When Fraser’s long-delayed report was finally tabled well after the May 2 election that returned the Conservatives with a majority, interim auditor John Wiersema had called the absence of documents “very unusual and troubling.”

“There is no paper trail behind the selection of the 32 (funded) projects. I personally in my career in auditing have not encountered a situation like that where there is absolutely no paper trail behind this.”

NDP critic Charlie Angus said the documents make clear that “many of processes were set up deliberately beyond the hands of the auditor general, and that’s very disturbing.”

The municipal documents obtained by the NDP include a “G8 Community Project Summary” application form, with no government of Canada identification, that was to be returned directly to Clement’s local constituency office — not to his office as minister of Industry Canada.

Clement has since been moved to Treasury Board, where he is in charge of overseeing government spending cuts.

“It is completely unacceptable to use a constituency office, to use a home-made form, to set up a private process to spend taxpayers’ money,” Angus said at a news conference in Ottawa.

Angus compared the situation to the sponsorship scandal under the former Liberals that helped propel the Conservatives to power in 2006 — in part on public disgust at evidence revealed by the auditor general.

“The real issue here is for the prime minister,” said Angus.

“This is a government that has to follow the rules.

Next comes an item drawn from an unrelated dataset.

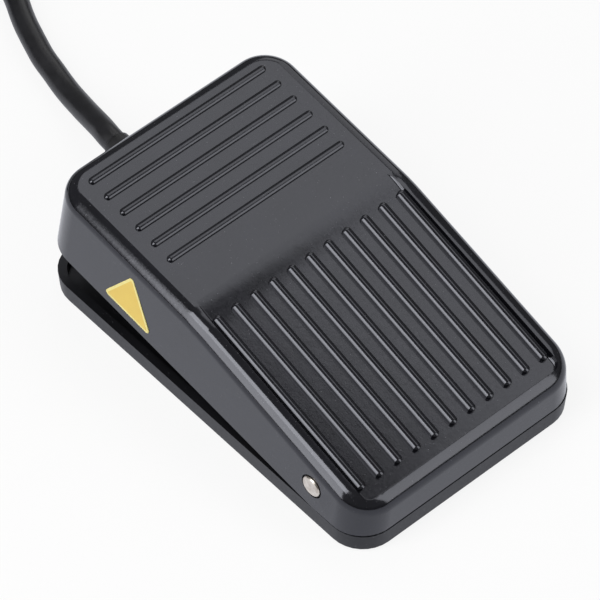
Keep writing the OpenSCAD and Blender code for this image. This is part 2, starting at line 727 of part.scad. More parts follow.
module terminal_common() {
    // tab, and inside the ledge that the contact arm rocks on
    color("#c9a14a") {
        tab_plate(-sw_l / 2 - tab_out, arm_x + 1, common_z);
        translate([arm_x - arm_pin_r - 0.75, sw_y - tab_w / 2, common_z])
            cube([0.5, tab_w, tab_t + 1.1]);
    }
}
module fixed_contact(z) {
    translate([contact_x, sw_y, z]) cylinder(d = contact_d, h = contact_h + eps);
}
module terminal_closed() {
    color("#c9a14a") {
        tab_plate(contact_x - 2, sw_l / 2 + tab_out, closed_z);
        fixed_contact(closed_z - contact_h);
    }
}
module terminal_open() {
    color("#c9a14a") {
        tab_plate(contact_x - 2, sw_l / 2 + tab_out, open_z);
        fixed_contact(open_z + tab_t - eps);
    }
}
module contact_arm() {
    // drawn at rest: its contact is up against the closed terminal
    arm_w = 4;
    color("#d29a56") translate([arm_x, sw_y, arm_z]) rotate([0, -arm_swing, 0]) {
        along_y(-arm_w / 2, arm_w / 2, 2 * arm_pin_r);
        translate([0, -arm_w / 2, -arm_t / 2]) cube([arm_reach + 1.6, arm_w, arm_t]);
        translate([arm_reach, 0, -arm_contact_h / 2]) cylinder(d = contact_d - 0.2, h = arm_contact_h);
    }
}
module snap_spring() {
    // bowed strip between the plunger and the common terminal
    half = 3;
    strip = 0.25;
    low = common_z + tab_t + snug;
    top = stem_low - snug;
    bow = top - low;
    r = (bow * bow + half * half) / (2 * bow);
    color("#d8b26a") translate([plunger_x, sw_y + 1.5, top]) rotate([90, 0, 0])
        linear_extrude(3) intersection() {
            translate([0, -r]) difference() {
                circle(r);
                circle(r - strip);
            }
            translate([-2 * half, -bow]) square([4 * half, bow + 1]);
        }
}
module terminal_sleeves() {
    // insulating sleeves pushed over the tabs, each with its core's hole
    sleeve_l = tab_out + 1.8;
    color("#d8d4c8") for (t = [[-1, common_z], [1, closed_z], [1, open_z]])
        translate([t[0] * (sw_l / 2 + 0.3), sw_y, t[1] + tab_t / 2])
            rotate([0, 0, t[0] > 0 ? 0 : 180]) difference() {
                translate([0, -tab_w / 2 - 0.8, -1.6]) cube([sleeve_l, tab_w + 1.6, 3.2]);
                translate([-1, -tab_w / 2 - snug, -tab_t / 2 - snug])
                    cube([tab_out + 1, tab_w + 2 * snug, tab_t + 2 * snug]);
                along_x(tab_out - 0.5, sleeve_l + 1, core_d + 0.2);
            }
}

// ---- cores inside the housing ----
core_ring = 1.25;                 // the cores' centres, off the cable's middle
jacket_end = [for (a = [180, 60, -60])
    [core_ring * cos(a), cable_start - seat, cable_h + core_ring * sin(a)]];
// from the jacket's end to the side of the switch, then back into the sleeve
function core_path(side, start, tab_z) =
    let (z = tab_z + tab_t / 2, end_x = sw_l / 2 + 0.3 + tab_out)
    [start, start - [0, 1, 0],
        [side * 2.2, cable_start - 2.5, start[2] + (z - start[2]) * 0.08],
        [side * 5, cable_start - 5, start[2] + (z - start[2]) * 0.25],
        [side * 9.5, sw_rear + 4.9, start[2] + (z - start[2]) * 0.45],
        [side * 14.5, sw_rear + 4.8, start[2] + (z - start[2]) * 0.7],
        [side * 19.5, sw_rear + 3.2, start[2] + (z - start[2]) * 0.9],
        [side * 23.6, sw_y + 5.6, z],
        [side * 25.6, sw_y + 3.4, z],
        [side * 25.3, sw_y + 1.2, z],
        [side * 23.9, sw_y + 0.1, z],
        [side * (end_x + 1.4), sw_y, z],
        [side * (end_x + 0.1), sw_y, z]];
module core_common() {
    color("#6b4a2c") tube(core_path(-1, jacket_end[0], common_z), core_d, 8);
}
module core_closed() {
    color("#3f6ea8") tube(core_path(1, jacket_end[1], closed_z), core_d, 8);
}
module core_open() {
    color("#1c1c1e") tube(core_path(1, jacket_end[2], open_z), core_d, 8);
}

// ---- cable clamp, strain relief and cable ----
module cable_clamp() {
    wing_z = cable_h - 0.6 + seat;
    color("#35363b") difference() {
        translate([0, clamp_y + clamp_w / 2, 0]) rotate([90, 0, 0]) linear_extrude(clamp_w)
            difference() {
                union() {
                    translate([-clamp_screw_x - 3.4, wing_z]) square([2 * clamp_screw_x + 6.8, 2.2]);
                    intersection() {
                        translate([0, cable_h]) circle(cable_d / 2 + 2);
                        translate([-10, wing_z]) square([20, 10]);
                    }
                }
                translate([0, cable_h]) circle(cable_d / 2 + snug);
            }
        for (x = [-clamp_screw_x, clamp_screw_x])
            translate([x, clamp_y, 0]) cylinder(d = 3.2, h = 20);
    }
}
module clamp_screws() {
    top = cable_h - 0.6 + 2.2 + 2 * seat;
    color("#9fa1a3") for (x = [-clamp_screw_x, clamp_screw_x])
        translate([x, clamp_y, base_z + 1.2]) head_screw(2.5 - 2 * seat, top - base_z - 1.2, 5, 1.7);
}
module relief_tilted() {
    translate([0, gland_rear, cable_h]) rotate([0, 0, -relief_turn]) children();
}
relief_tip = [relief_tail * sin(relief_turn), gland_rear + relief_tail * cos(relief_turn), cable_h];
module strain_relief() {
    grooves = 4;
    first = 2.6;
    groove = 1.2;
    groove_in = 0.5;
    step = (relief_tail - first - 4.5) / grooves;
    // radius of the tail at a distance along it
    function tail_at(s) = relief_d / 2 - (relief_d - relief_tip_d) / 2 * s / relief_tail;
    color("#1d1d20") difference() {
        union() {
            translate([0, 0, cable_h]) {
                along_y(gland_front - relief_flange, gland_front - seat, relief_d);
                along_y(gland_front - 2 * seat, gland_rear + 0.8, neck_d);
            }
            relief_tilted() rotate([-90, 0, 0]) rotate_extrude() polygon(concat(
                [[0, 0.4], [relief_d / 2, 0.4], [relief_d / 2, first]],
                [for (i = [0 : grooves - 1], c = [[0, 0], [0, 1], [1, 1], [1, 0]])
                    let (s = first + i * step + c[0] * groove)
                        [tail_at(s) - groove_in * c[1], s]],
                [[tail_at(relief_tail), relief_tail - 0.3],
                    [tail_at(relief_tail) - 0.3, relief_tail], [0, relief_tail]]));
        }
        tube(inner_route(1), cable_d + 2 * snug, 10);
    }
}
// the cable's line from the stripped end through clamp, gland and relief
function inner_route(over) = [[0, cable_start - over, cable_h], [0, gland_rear - 0.5, cable_h],
    [0, gland_rear, cable_h] + [sin(relief_turn), cos(relief_turn), 0],
    relief_tip + over * [sin(relief_turn), cos(relief_turn), 0]];
module cable_inner() {
    color("#1f1f22") tube(inner_route(0), cable_d, 10);
}
module cable() {
    color("#1f1f22") tube(concat([relief_tip + [0, seat, 0]],
        [for (p = cable_route) p + [0, rear_y, 0]]), cable_d, 10);
}
module coil_section() {
    r = cable_d / 2;
    translate([coil_in + r, 0]) square([coil_out - coil_in - 2 * r, coil_layers * cable_d]);
    translate([coil_in, r]) square([coil_out - coil_in, coil_layers * cable_d - 2 * r]);
    for (x = [coil_in + r, coil_out - r], z = [r, coil_layers * cable_d - r])
        translate([x, z]) circle(r);
}
module cable_coil() {
    color("#1f1f22") translate([coil_at[0], coil_at[1], 0]) rotate_extrude() coil_section();
}
module cable_tail() {
    // the top outer turn works its way outwards, over the cable that comes in,
    // then down to the floor and round the coil's outside
    from = -180;
    steps = 30;
    outwards = [-184, -16];
    drop = [-28, 20];
    sag = [-155, -40, 2];             // between two places, and its depth
    r0 = coil_out - cable_d / 2;
    color("#1f1f22") tube([for (i = [0 : steps])
        let (a = from + (tail_jacket_end - from) * i / steps,
            low = sag[2] * (eased(a, sag[0], -95) - eased(a, -95, sag[1])))
            round_coil(r0 + cable_d * swung(a, outwards[0], outwards[1])
                + (tail_r - r0 - cable_d) * eased(a, drop[0], drop[1]), a,
                cable_d * (1.5 - eased(a, drop[0], drop[1])) - low)],
        cable_d, 10);
}
module coil_tie() {
    // a strap drawn tight round the bundle, with its head on the outside
    strap_t = 0.8;
    bite = 0.3;
    w = 6;
    high = coil_layers * cable_d;
    color("#141416") translate([coil_at[0], coil_at[1], 0]) rotate([0, 0, 170])
        translate([0, w / 2, 0]) rotate([90, 0, 0]) linear_extrude(w) difference() {
            union() {
                translate([coil_in + bite - strap_t, 0])
                    square([coil_out - coil_in - 2 * bite + 2 * strap_t, high - bite + strap_t]);
                translate([coil_out - bite, 2.6]) square([strap_t + 3, 4.8]);
            }
            translate([coil_in + bite, strap_t])
                square([coil_out - coil_in - 2 * bite, high - bite - strap_t]);
        }
}
// three cores that fan out from the jacket's end and lie on the floor
function fan(k, a) =
    let (s = eased(a, tail_jacket_end, tail_jacket_end + 24),
        out = (k - 1) * (1.25 + 1.2 * s),
        rise = k == 1 ? 1.3 : -0.8)
    round_coil(tail_r + out, a, cable_d / 2 + rise + (core_d / 2 - cable_d / 2 - rise) * s);
module tail_cores() {
    for (k = [0 : 2]) color(["#6b4a2c", "#3f6ea8", "#1c1c1e"][k])
        tube([for (i = [0 : 8])
            fan(k, tail_jacket_end - 1 + (tail_strip_end + 1 - tail_jacket_end) * i / 8)],
            core_d, 8);
}
module tinned_ends() {
    color("#c8c8c4") for (k = [0 : 2])
        tube([for (i = [0 : 2])
            fan(k, tail_strip_end - 0.5 + (tail_tin_end + 0.5 - tail_strip_end) * i / 2)],
            core_d * 0.58, 8);
}

base_tray();
rubber_feet();
pedal_cover();
side_sticker();
hinge_pin();
pin_rings();
return_spring();
switch_bracket();
bracket_screws();
switch_case();
switch_lid();
switch_screws();
switch_nuts();
switch_plunger();
switch_lever();
lever_pin();
terminal_common();
terminal_closed();
terminal_open();
contact_arm();
snap_spring();
terminal_sleeves();
core_common();
core_closed();
core_open();
cable_clamp();
clamp_screws();
strain_relief();
cable_inner();
cable();
cable_coil();
cable_tail();
coil_tie();
tail_cores();
tinned_ends();
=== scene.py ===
import json
import math

import bmesh
import bpy
from mathutils import Matrix, Vector


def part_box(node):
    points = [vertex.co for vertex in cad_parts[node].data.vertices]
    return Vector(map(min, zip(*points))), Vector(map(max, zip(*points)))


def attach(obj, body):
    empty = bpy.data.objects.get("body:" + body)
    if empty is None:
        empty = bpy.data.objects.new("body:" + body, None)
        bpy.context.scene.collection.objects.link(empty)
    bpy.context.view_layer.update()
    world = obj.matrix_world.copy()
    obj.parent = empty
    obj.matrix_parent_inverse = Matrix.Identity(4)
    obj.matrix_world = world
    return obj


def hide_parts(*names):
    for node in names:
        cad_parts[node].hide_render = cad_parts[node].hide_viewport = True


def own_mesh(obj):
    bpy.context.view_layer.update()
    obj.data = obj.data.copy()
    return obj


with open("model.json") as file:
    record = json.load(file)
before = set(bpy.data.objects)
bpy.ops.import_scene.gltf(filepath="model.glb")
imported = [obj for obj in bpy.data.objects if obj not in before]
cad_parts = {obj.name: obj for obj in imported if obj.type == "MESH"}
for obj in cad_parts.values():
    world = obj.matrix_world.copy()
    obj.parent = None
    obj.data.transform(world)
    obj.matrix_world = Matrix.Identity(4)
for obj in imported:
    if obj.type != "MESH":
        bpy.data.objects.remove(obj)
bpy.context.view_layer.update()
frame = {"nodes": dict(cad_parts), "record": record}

MM = 0.001
PI = math.pi


# ---------------------------------------------------------------- camera
# A long lens, well back from the switch, looking down on its left front corner.
def place_camera(target, azimuth, elevation, roll, distance, lens):
    a, e = math.radians(azimuth), math.radians(elevation)
    away = Vector((math.sin(a) * math.cos(e), -math.cos(a) * math.cos(e), math.sin(e)))
    data = bpy.data.cameras.new("long_lens")
    data.lens = lens
    data.sensor_width = 36
    data.clip_end = 20
    camera = bpy.data.objects.new("camera", data)
    bpy.context.scene.collection.objects.link(camera)
    turn = (Matrix.Rotation(a, 4, "Z") @ Matrix.Rotation(PI / 2 - e, 4, "X")
            @ Matrix.Rotation(math.radians(roll), 4, "Z"))
    camera.matrix_world = Matrix.Translation(Vector(target) + away * distance) @ turn
    bpy.context.scene.camera = camera


place_camera(target=(-2.481 * MM, 0.443 * MM, 15.6 * MM), azimuth=-41.62, elevation=50.775,
             roll=0.08, distance=1.12374, lens=324.22)


# ---------------------------------------------------------------- hand tools
def rest_hands():
    """Leaves edit mode and deselects everything."""
    if bpy.context.mode != "OBJECT":
        bpy.ops.object.mode_set(mode="OBJECT")
    bpy.ops.object.select_all(action="DESELECT")


def take(piece):
    """Makes the piece the only one selected."""
    rest_hands()
    piece.select_set(True)
    bpy.context.view_layer.objects.active = piece


def open_up(piece):
    """Opens a finished piece for editing."""
    take(piece)
    bpy.ops.object.mode_set(mode="EDIT")


def begin(name):
    """Names the primitive just added, fixes its size and opens it for editing."""
    piece = bpy.context.active_object
    piece.name = piece.data.name = name
    bpy.ops.object.transform_apply(location=True, rotation=True, scale=True)
    bpy.ops.object.mode_set(mode="EDIT")
    return piece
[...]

Ministers of the Crown have to be accountable. We cannot have rogue ministers or rogue governments setting up their own processes.”

A spokesman in the auditor’s office said in a statement that the G8 legacy fund would not be re-examined.

“The Office of the Auditor General has the authority to request documentation for funding of federal public money,” said the statement.

“We asked for documentation, but we were not provided with any. Deputy ministers signed off on the accuracy of facts in the chapter.”

The Prime Minister’s Office directed all inquiries on the matter to Clement, who is on vacation. An official in his Treasury Board office responded with an emailed list of talking points, none of which address the specific concerns of the NDP.

“There is nothing new in these allegations,” said the Treasury Board release, unsigned and in bullet-point form.

“The Auditor General has already fully investigated this spending and all information was made available to the Auditor General.”

The email continues that the auditor “made recommendations to improve the administrative process,” and that the government “appreciate(s) these recommendations and will improve the process in the future.”